Son zamanlarda maruz kaldığımız iklim değişiklikleri ve kuraklıklar göz önünde bulundurulduğunda doğanın döngüsü ve çevremizin yadsınamaz etkilerinin önemi bir kez daha içtenlikle vurgulanmış oluyor.
Varoluşumuzun temeli olan suyun doğadaki değeri ve kudreti ile modern yaşantımızın kontrollü suya bağımlı yapılaşmasının kırılganlığını kavramak oldukça büyük bir önem taşıyor.
Dünya’nın en büyük yağmur ormanı olarak kabul edilen Amazon, içinde barındırdığı çeşitli canlılar ve ilginç sistemleriyle insanları etkilemeye devam ediyor. Araştırma yapmanın oldukça zorlu olduğu bu vahşi ve devasa bölgedeki canlılar, yaşamın kıvılcımını gösterir nitelikte yöntemler ile varoluş döngülerini sürdürüyor ve destekliyorlar.
Yakın zamanda gerçekleştirilen bir araştırma, farklı rakımlarda bulunan ve su kaynaklarına farklı mesafelerdeki ağaçları inceledi. Bu araştırmanın amacı, kayda değer yağmur veya sel durumlarının yaşanmamış olduğu kurak bir dönemin ardından ağaçların suya nasıl eriştiklerini anlamaktı. Araştırmacıları şaşırtan bulgu ise kuraklık dönemlerinde, ağaçların su kaynaklarına yakınlıkları fark etmeksizin, su ihtiyacının büyük bölümünün toprağın en üst 50 cm derinliğinden karşılaması oldu. Bu durumu daha da ilginç kılan ise toprağın bu üst katmanlarında bulunan suyun yakın zamanda yani kurak dönemde yağan yağmurların suyu oluşu.
Bu durum daha önceki bir grup araştırmayı ve öne sürülen fikirleri destekliyor ve Amazon’un adeta akıllı bir yağmur makinesi gibi çalışabildiğini gösteriyor: Kurak dönemlerde ağaçların suyu hızlıca çekip havaya geri vermesi mekanizmasına dayalı bu işleyiş, bu periyodlarda yağan yağmurun çok büyük bölümünün yakın zamanda geri dönüştürülmüş nemden oluştuğunu gösteriyor. Yani ağaçlar suyu hızla emip, atmosfere geri salıyor ve ardından bu su, yağmur olarak tekrardan ağaçlarla buluşuyor ve bu işlem ihtiyaç olan zamanlarda daha sık gerçekleşiyor.

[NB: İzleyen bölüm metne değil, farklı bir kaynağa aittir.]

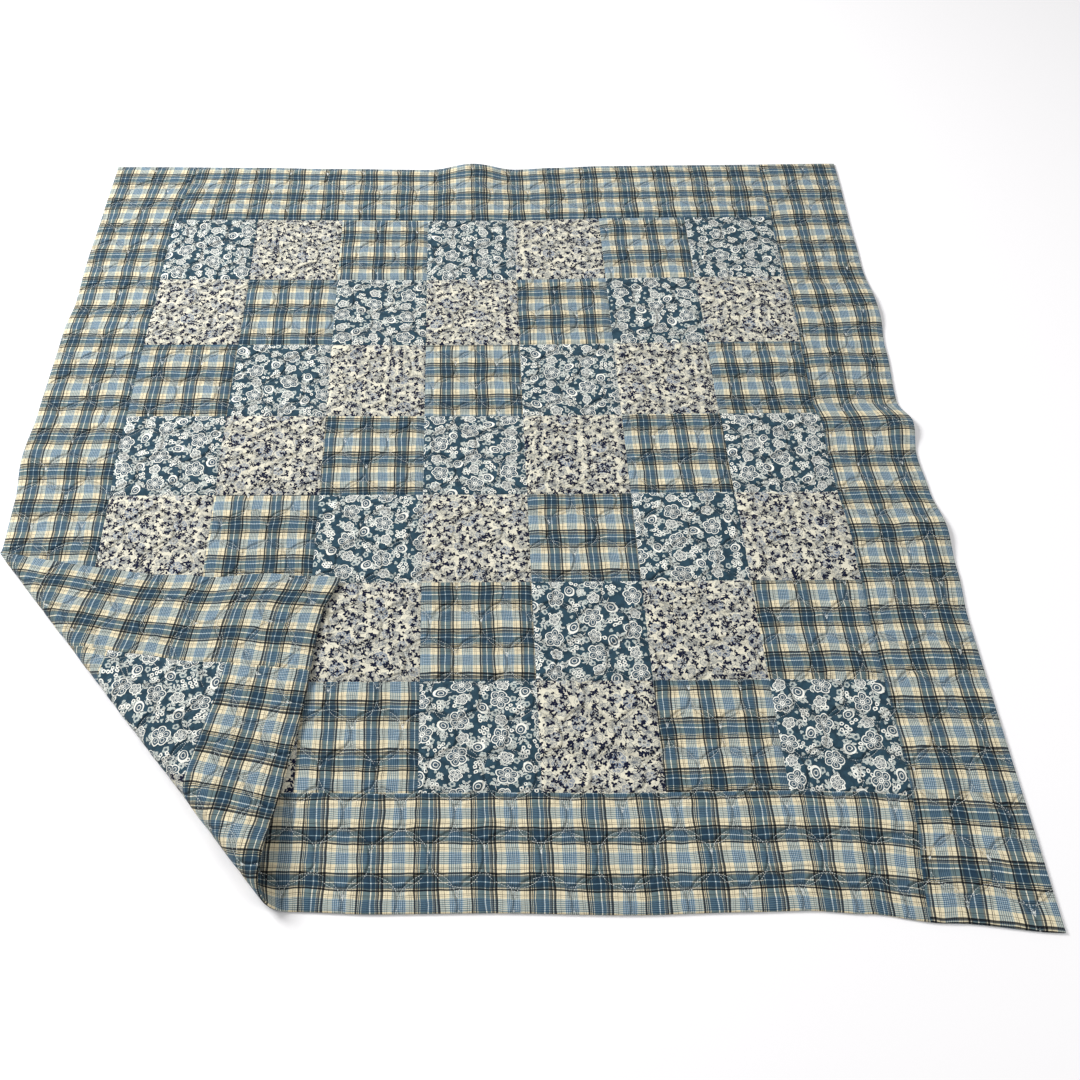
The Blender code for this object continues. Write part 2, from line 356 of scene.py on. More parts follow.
@dataclass(frozen=True)
class Sandwich:
    """Cross-section of the quilt: front, thin filling and reverse, drawn together at seams and hem."""

    front_cut: Cut = Cut()
    back_cut: Cut = Cut(low=(-0.904, -0.927), high=(0.904, 0.927))
    quilting: Quilting = Quilting()
    loft: float = 0.008
    seam: float = 0.0046
    hem: float = 0.005
    seam_shoulder: float = 0.009
    hem_shoulder: float = 0.012
    groove: float = 0.0020
    groove_width: float = 0.0062
    puff: float = 0.0008
    crumple: float = 0.0008
    fine_crumple: Crumple = Crumple(11, 0.034)
    broad_crumple: Crumple = Crumple(23, 0.085)
    fine_share: float = 0.6
    broad_share: float = 0.7
    calm_reach: float = 0.012
    back_groove: float = 0.0014
    back_line_share: float = 0.8
    back_crumple: Crumple = Crumple(37, 0.04)
    back_crumple_height: float = 0.0003
    back_most: float = 0.0024

    def base(self, u: np.ndarray, v: np.ndarray) -> np.ndarray:
        """Thickness without quilting or crumples, at flat places.

        Args:
            u: Places across.
            v: Places along.

        Returns:
            The thickness.
        """
        seam_share = 1 - np.exp(-self.front_cut.from_seam(u, v) / self.seam_shoulder)
        hem_share = 1 - np.exp(-np.maximum(self.front_cut.from_hem(u, v), 0) / self.hem_shoulder)
        seam_side = self.seam + (self.loft - self.seam) * seam_share
        return np.minimum(seam_side, self.hem + (self.loft - self.hem) * hem_share)

    def rounding(self, u: np.ndarray, v: np.ndarray) -> np.ndarray:
        """Share of the full thickness left by the round of the hem: 0 on its very edge.

        Args:
            u: Places across.
            v: Places along.

        Returns:
            The share.
        """
        radius = self.hem / 2
        inside = np.clip(self.front_cut.from_hem(u, v) / radius, 0, 1)
        return np.sqrt(np.clip(1 - (1 - inside) ** 2, 0, 1))

    def relief(self, u: np.ndarray, v: np.ndarray) -> np.ndarray:
        """How far quilting and crumples move the front up or down.

        Args:
            u: Places across.
            v: Places along.

        Returns:
            The move, up where it is over 0.
        """
        lines = self.quilting.from_line(u, v)
        dip = np.exp(-((lines / self.groove_width) ** 2))
        crumple = (self.fine_crumple.height(u, v) * self.fine_share
                   + self.broad_crumple.height(u, v) * self.broad_share)
        from_edge = np.minimum(self.front_cut.from_seam(u, v), self.front_cut.from_hem(u, v))
        calm = 1 - np.exp(-from_edge / self.calm_reach)
        return (self.puff - self.groove * dip + self.crumple * crumple) * np.clip(calm, 0, 1)

    def front(self, u: np.ndarray, v: np.ndarray) -> np.ndarray:
        """Height of the front over the underside's plane, at flat places.

        Args:
            u: Places across.
            v: Places along.

        Returns:
            The height.
        """
        full = self.base(u, v) + self.relief(u, v)
        middle = self.hem / 2
        return middle + (full - middle) * self.rounding(u, v)

    def back(self, u: np.ndarray, v: np.ndarray) -> np.ndarray:
        """Height of the reverse over the underside's plane, at flat places.

        Args:
            u: Places across.
            v: Places along.

        Returns:
            The height.
        """
        seams = np.exp(-self.back_cut.from_seam(u, v) / self.seam_shoulder)
        lines = np.exp(-((self.quilting.from_line(u, v) / self.groove_width) ** 2))
        crumple = np.maximum(self.back_crumple.height(u, v), -1) + 1
        drawn_in = self.back_groove * (seams + lines * self.back_line_share)
        inner = np.minimum(drawn_in + self.back_crumple_height * crumple, self.back_most)
        middle = self.hem / 2
        return middle + (inner - middle) * self.rounding(u, v)


@dataclass(frozen=True)
class Laying:
    """Takes a flat place on either face to its place in the room."""

    outline: Outline = Outline()
    rises: Rises = Rises()
    fold: Fold = Fold()
    sandwich: Sandwich = Sandwich()

    def points(self, face: Face, u: np.ndarray, v: np.ndarray) -> np.ndarray:
        """Points in the room of flat places on a face.

        Args:
            face: Front or back.
            u: Places across.
            v: Places along.

        Returns:
            The points, one more axis than u.
        """
        surface = self.sandwich.front if face is Face.FRONT else self.sandwich.back
        x, y = self.outline.plan(u, v)
        slack = self.fold.loft - self.sandwich.base(u, v)
        points = self.fold.turned(x, y, surface(u, v), slack)
        points[..., 2] += self.rises.height(u, v)
        return points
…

Araştırmacılar her ağaç türünün bu döngüye aynı miktarda etki sağlayıp sağlamadığı sorusunu yanıtlamak için ağaçların hidrolik bir sistem gibi suyu hızlıca ve tıkanıklık yaşamadan taşıyabilme özelliklerine odaklandılar. Analizlere göre hidrolik tıkanmaya karşı daha yüksek direnç gösteren türler, topraklar kurudukça terlemeye devam edebilir ve bu nedenle sığ topraklara yakın zamanda düşmüş olan yağmurdan faydalanabilirler. Daha az dirençli türler ise kuraklığa daha duyarlıdır ve kararlı rezervlere erişme amaçlı derin köklerini daha yüksek oranda kullanmak durumundadırlar.
Bu bilgiler ışığında bazı acı gerçekler de ortaya çıkıyor. Endüstriyel amaçlar ile Amazon’da gitgide daha fazla ağaç kesilmesinin sadece ağaç sayısını azaltmakla ve çevreye gözle görünür zarar vermekle kalmayacağını, ayrıca bölgedeki yağışları da dolaysız olarak etkileyeceğini ve yağış döngüsünü de kaçınılmaz olarak bozacağını göstermektedir.